▶ EXERCISE DETAILS:
Print exactly the part opening with the line containing "Write part 2 of the build123d" and closing with the line containing "tufted velvet bed", with both of those lines included.

▶ SOURCE MATERIAL:
========================

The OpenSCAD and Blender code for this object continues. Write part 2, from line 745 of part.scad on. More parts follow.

========================

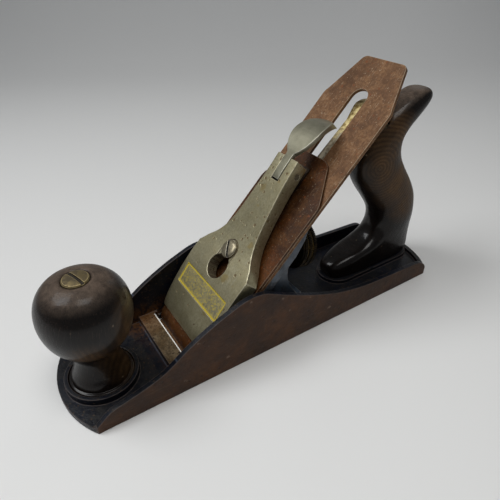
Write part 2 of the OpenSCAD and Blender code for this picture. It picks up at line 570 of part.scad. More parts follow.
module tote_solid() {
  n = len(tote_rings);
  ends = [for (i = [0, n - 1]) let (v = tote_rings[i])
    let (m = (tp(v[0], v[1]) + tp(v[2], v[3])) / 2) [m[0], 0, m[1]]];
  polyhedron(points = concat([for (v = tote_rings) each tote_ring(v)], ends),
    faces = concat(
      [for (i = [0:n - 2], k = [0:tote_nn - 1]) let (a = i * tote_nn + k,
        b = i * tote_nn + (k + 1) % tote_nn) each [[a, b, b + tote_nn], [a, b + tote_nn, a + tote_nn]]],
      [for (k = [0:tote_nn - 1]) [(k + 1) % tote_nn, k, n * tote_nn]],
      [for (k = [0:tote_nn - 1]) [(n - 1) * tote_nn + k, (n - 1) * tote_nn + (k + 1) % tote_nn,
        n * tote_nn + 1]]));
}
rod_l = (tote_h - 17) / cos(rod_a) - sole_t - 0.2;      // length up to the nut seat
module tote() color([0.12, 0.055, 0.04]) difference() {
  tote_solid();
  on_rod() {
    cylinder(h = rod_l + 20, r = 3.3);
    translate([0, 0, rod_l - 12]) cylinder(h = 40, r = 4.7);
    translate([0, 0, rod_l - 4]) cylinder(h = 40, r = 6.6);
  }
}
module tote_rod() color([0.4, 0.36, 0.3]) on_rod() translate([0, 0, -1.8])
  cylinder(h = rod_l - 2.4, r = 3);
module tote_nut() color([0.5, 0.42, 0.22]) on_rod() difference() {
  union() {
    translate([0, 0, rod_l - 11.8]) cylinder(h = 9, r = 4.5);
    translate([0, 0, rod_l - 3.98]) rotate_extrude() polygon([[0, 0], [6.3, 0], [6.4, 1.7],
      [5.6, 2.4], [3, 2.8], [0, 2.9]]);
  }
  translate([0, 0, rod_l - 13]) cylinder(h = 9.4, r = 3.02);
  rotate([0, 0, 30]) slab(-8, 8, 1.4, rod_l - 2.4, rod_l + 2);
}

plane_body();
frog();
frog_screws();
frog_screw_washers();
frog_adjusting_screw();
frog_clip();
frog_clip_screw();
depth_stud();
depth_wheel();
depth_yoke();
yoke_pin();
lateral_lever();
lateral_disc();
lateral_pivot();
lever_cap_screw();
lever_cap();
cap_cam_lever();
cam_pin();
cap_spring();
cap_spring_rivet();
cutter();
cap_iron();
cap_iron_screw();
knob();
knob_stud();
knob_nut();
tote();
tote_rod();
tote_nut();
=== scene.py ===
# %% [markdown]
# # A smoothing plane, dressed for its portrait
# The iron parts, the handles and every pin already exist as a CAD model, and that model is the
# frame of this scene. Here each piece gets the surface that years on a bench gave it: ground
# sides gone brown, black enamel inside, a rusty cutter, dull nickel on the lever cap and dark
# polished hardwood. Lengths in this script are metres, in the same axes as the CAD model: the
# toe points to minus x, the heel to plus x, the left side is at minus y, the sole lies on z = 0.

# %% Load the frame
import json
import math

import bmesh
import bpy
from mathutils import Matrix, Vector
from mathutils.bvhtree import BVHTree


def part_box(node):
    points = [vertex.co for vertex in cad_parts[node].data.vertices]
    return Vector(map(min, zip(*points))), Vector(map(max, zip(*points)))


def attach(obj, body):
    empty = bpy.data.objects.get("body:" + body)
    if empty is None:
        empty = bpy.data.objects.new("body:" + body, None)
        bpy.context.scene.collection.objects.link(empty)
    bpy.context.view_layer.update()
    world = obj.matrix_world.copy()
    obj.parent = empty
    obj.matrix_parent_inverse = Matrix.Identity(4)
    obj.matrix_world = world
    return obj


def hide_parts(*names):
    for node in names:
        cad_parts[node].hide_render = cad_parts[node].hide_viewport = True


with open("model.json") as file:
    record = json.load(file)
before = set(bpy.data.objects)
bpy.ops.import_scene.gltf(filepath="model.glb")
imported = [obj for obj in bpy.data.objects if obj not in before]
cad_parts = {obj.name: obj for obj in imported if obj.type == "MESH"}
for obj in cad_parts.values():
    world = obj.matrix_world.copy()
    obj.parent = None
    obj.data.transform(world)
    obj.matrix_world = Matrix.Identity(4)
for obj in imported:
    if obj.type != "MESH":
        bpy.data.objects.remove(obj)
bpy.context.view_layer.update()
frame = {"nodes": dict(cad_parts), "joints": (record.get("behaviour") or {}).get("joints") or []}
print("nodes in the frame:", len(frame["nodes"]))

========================

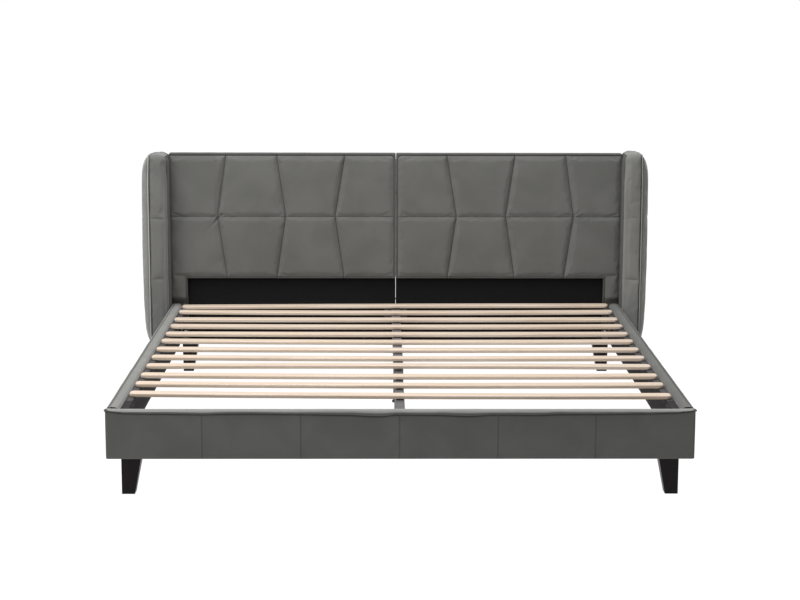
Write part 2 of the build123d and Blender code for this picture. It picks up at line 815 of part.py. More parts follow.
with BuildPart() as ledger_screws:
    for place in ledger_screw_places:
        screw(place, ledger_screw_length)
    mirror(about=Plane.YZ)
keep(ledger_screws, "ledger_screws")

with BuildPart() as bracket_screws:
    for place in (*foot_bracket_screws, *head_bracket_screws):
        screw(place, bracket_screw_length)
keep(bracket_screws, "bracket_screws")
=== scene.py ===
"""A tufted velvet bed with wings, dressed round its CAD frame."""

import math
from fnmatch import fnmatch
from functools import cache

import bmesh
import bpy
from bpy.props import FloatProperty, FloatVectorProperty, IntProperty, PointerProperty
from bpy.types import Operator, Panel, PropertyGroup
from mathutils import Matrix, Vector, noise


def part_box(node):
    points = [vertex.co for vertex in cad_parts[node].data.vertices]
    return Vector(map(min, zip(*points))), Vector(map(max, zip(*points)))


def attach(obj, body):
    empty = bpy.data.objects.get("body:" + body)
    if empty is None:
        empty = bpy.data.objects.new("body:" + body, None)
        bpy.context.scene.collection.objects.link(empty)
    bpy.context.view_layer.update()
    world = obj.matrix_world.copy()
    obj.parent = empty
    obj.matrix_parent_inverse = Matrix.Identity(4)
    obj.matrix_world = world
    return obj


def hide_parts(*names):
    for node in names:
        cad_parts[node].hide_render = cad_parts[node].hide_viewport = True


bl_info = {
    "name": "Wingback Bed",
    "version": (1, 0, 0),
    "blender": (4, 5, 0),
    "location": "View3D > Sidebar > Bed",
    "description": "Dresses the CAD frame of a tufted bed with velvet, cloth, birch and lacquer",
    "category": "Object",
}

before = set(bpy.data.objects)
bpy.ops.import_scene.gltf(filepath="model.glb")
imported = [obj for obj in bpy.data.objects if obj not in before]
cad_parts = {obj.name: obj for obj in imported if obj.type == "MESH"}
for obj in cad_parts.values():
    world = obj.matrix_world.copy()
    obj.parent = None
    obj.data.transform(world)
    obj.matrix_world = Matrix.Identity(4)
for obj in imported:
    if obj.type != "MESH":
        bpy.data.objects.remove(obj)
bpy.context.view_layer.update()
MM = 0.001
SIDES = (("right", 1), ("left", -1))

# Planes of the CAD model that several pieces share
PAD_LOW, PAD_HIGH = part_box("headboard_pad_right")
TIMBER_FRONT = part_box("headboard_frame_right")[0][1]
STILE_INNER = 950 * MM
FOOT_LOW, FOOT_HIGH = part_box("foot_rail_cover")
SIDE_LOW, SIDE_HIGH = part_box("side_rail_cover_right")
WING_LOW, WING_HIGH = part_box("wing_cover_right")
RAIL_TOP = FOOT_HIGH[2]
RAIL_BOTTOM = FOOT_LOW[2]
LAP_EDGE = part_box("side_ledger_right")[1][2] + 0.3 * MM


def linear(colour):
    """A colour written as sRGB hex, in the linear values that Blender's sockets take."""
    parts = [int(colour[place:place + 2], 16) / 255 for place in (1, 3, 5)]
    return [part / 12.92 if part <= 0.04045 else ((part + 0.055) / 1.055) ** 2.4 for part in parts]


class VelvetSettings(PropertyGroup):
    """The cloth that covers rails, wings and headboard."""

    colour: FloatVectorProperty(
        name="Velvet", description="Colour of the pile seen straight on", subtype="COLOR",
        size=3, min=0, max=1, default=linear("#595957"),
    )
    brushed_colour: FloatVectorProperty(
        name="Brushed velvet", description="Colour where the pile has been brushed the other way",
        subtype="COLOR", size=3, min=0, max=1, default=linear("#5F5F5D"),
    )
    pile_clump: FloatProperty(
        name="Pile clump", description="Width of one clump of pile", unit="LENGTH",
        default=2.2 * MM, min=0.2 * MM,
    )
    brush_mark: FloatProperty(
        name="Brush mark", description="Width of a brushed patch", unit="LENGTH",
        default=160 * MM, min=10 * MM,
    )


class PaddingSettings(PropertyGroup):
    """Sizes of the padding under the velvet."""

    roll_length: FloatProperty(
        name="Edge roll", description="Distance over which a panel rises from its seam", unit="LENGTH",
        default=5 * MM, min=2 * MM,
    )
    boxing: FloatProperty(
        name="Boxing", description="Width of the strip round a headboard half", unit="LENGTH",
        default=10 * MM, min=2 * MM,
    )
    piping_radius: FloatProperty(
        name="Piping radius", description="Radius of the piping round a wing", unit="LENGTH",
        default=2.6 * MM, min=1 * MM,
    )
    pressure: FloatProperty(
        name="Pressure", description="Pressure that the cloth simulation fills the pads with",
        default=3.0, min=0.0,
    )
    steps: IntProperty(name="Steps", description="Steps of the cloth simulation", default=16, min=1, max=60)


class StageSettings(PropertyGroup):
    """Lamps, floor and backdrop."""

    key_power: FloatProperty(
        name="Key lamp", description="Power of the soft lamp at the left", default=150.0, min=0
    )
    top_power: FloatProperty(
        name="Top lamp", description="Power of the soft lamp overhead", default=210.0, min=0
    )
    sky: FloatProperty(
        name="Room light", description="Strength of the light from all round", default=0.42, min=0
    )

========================

▶ WRITTEN ANSWER:
Write part 2 of the build123d and Blender code for this picture. It picks up at line 815 of part.py. More parts follow.
with BuildPart() as ledger_screws:
    for place in ledger_screw_places:
        screw(place, ledger_screw_length)
    mirror(about=Plane.YZ)
keep(ledger_screws, "ledger_screws")

with BuildPart() as bracket_screws:
    for place in (*foot_bracket_screws, *head_bracket_screws):
        screw(place, bracket_screw_length)
keep(bracket_screws, "bracket_screws")
=== scene.py ===
"""A tufted velvet bed with wings, dressed round its CAD frame."""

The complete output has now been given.